3.制定阳宝山佛教文化遗产保护规划,拓展其生存空间

在新型城镇化建设中,规划是先导。城市产生之后,随着时间的推移自然形成了特定的空间格局,合理有序的城市空间形态,是城市保持竞争力的基础。将阳宝山佛教文化遗产保护纳入城镇发展长远规划,城镇规划的方向与佛教文化遗产保护方向应在融合中相互促进,能有效突出城镇个性,打造多元化的文化特色,同时可以拓展佛教文化遗产的生存空间,这对佛教文化遗产的保护具有重大的意义。在开发过程中应充分挖掘佛教文化遗产的文化内涵,打造特色旅游产品,突出地区特色。

4.营造阳宝山佛教文化元素在贵定城市中的新表达

佛教文化的流传与发展早已与中国传统文化成为一个整体,从文化层面的角度看,发掘并保护性开发佛教文化,对其进行再创作,帮助城市营造体树立城市自身的文化品牌,为城市的文化多元化、文化和谐化提供动力。阳宝山佛教文化发展至今,不仅给贵定城市之中的文化架构起到了突出的贡献,同时佛教优秀的教义理论为建设社会主义核心价值观也起到了促进作用。城市之中佛教文化元素在城市营造的过程中积极融入现代民众的生活生产中,为民众创造更好的生活空间。

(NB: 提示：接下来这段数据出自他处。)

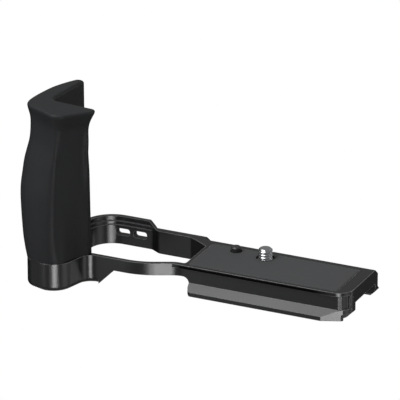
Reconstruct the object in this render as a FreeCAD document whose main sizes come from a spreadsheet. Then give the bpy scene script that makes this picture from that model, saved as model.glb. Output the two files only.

[1] 林建增、王路平等:《世界三大宗教在云贵川地区传播史》,中国文史出版社2002年版。

[2] 张文彪:《社会剧变与台湾佛教转型》,《中共福建省委党校学报》2003年第11期。

[3] (明)王耒贤、许一德:《贵州通志·新添卫·寺观》卷十二,书目文献出版社据日本尊经阁文库藏明万历二十五年刻本影印,1991年版,第258页。

[4] (清)鄂尔泰修、靖道谟:《贵州通志·寺观》卷十,江苏古籍出版社1987年版。

[5] 贵州省地方志编纂委员会:《贵州省志·宗教志》,贵州民族出版社2007年版,第78页。

[6] 贵州省贵定县史志编纂委员会:《贵定县志》,贵州人民出版社1995年版,第239页。